The dual themes I see in Divine Comedy unified are the uniformity of rules, everything from gravity to justice work the same perfectly proportioned to all scales with the same rules ruling our mundane actions and the stars above, as well as the importance of the individual. Dante’s writing is to me an important shift in the artistic consciousness from writing about perfect saints and knights and heroes to writing about himself, a normal common man, and ends with him fashioning the whole cosmos to his ideals, the root of the important recognition of the importance of the individual. It doesn’t matter that you aren’t a god or a king, you are still important.

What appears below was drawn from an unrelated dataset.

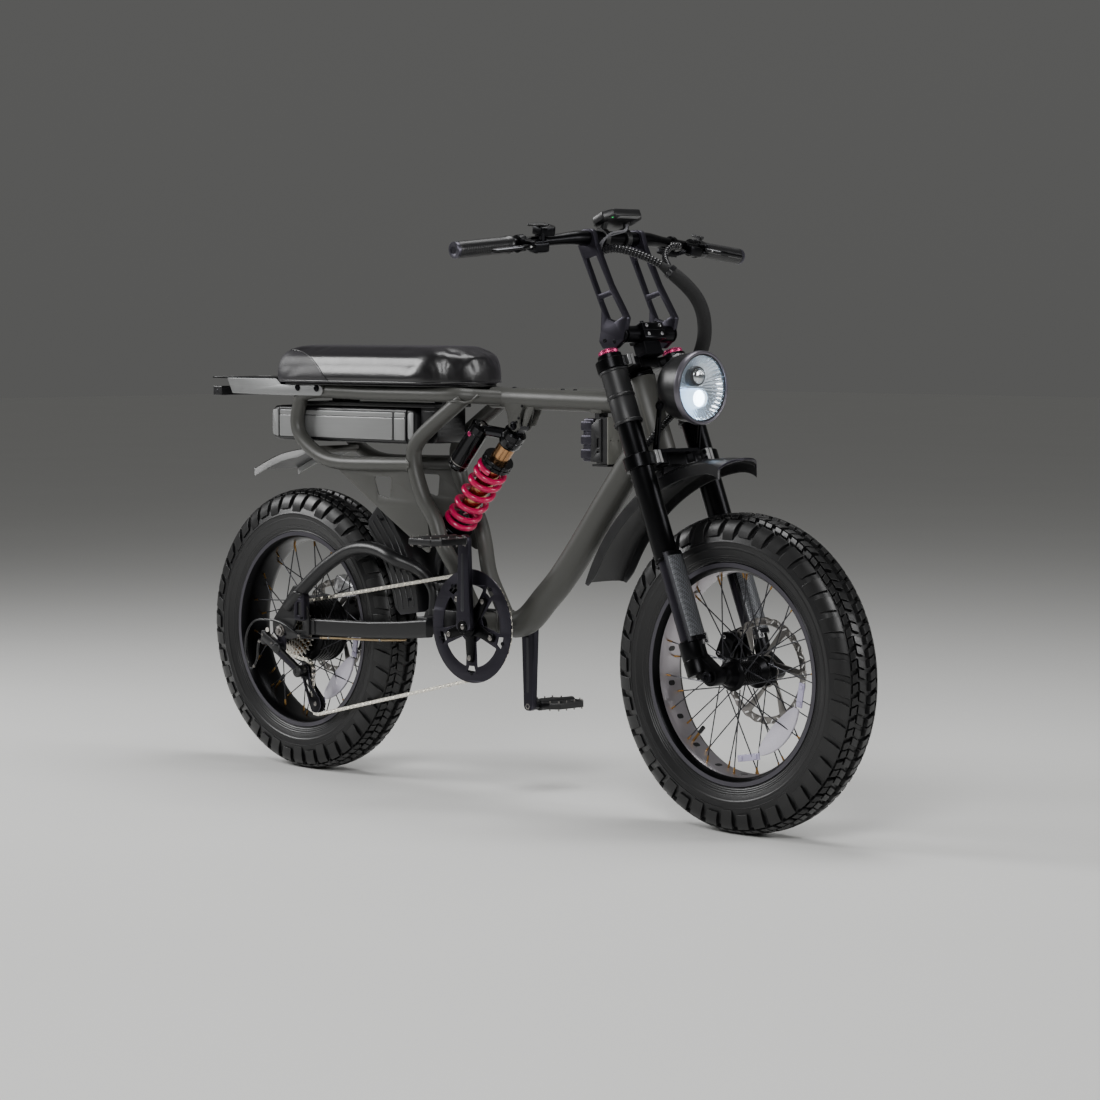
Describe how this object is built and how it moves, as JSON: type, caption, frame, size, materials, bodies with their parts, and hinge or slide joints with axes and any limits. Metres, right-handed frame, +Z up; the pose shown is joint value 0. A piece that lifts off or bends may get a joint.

All the primordial powers of nature that rule the universe are around you and your actions.

5/5 Moments:
*When Franchesa reveals to Dante her affair inspired by love poetry and Dante faints realizing the effect art likes his own has on society and the power of art
*Dante’s anguish at the fate of the damned and his plea for mercy for them
*The depiction of treachery, a horrible frozen place perfectly depicting the stifling of God-given creativity and potential and the eternal stillness that comes from evil where nothing can ever be born from
*Virgil persuading to pass through the flame of the terrance of lust in Purgatorio by reminding him of his love Beatrice, his love for Beatrice, the woman who his love leads him to become virtuous before, overcoming his fear of confronting his sin
*Dante finally reuniting with Beatrice at the end of Purgatorio
*The contemplation of Earthly Justice and Divine Jupiter on Jupiter in Paradiso where Earthly Justice is shown to be the mere surface of the water of the entire ocean of Divine Justice
*The contemplations on predestinations and wisdom on Saturn
*Dante ascending into the constellation of his birth, The Twins looks back unto the Earth and speaks of how we struggle and do all manner of evil things for such petty things on a tiny orb and returns his gaze unto the stars
*Dante in the fixed stars at the edge of the universe seeing the whole of the universe moving in perfect unison in nine concentric spheres marveling at the wonders of creation
*Dante ascending to the Empyrean, the abode of God and beholding the flower of divine love from whom angels like bees bring peace and love throughout the whole cosmos

Favorite Moment:
The Final Canto where Dante sees God and the whole of the cosmos is reflected, as he realizes himself in the cosmos, seeing how the same love that moves the sun and all the stars, that determines the greatest movements of the cosmos so too in harmony move his will and want, moving him in perfect unison with the cosmos, a beautiful reflection on the nature of reality as being regardless of scope, with the great and the small reflecting the simplest smallest mundane action reflecting all the glories of God and the virtues.
“But already my desire and my will
were being turned like a wheel, all at one speed,

by the Love which moves the sun and the other stars.”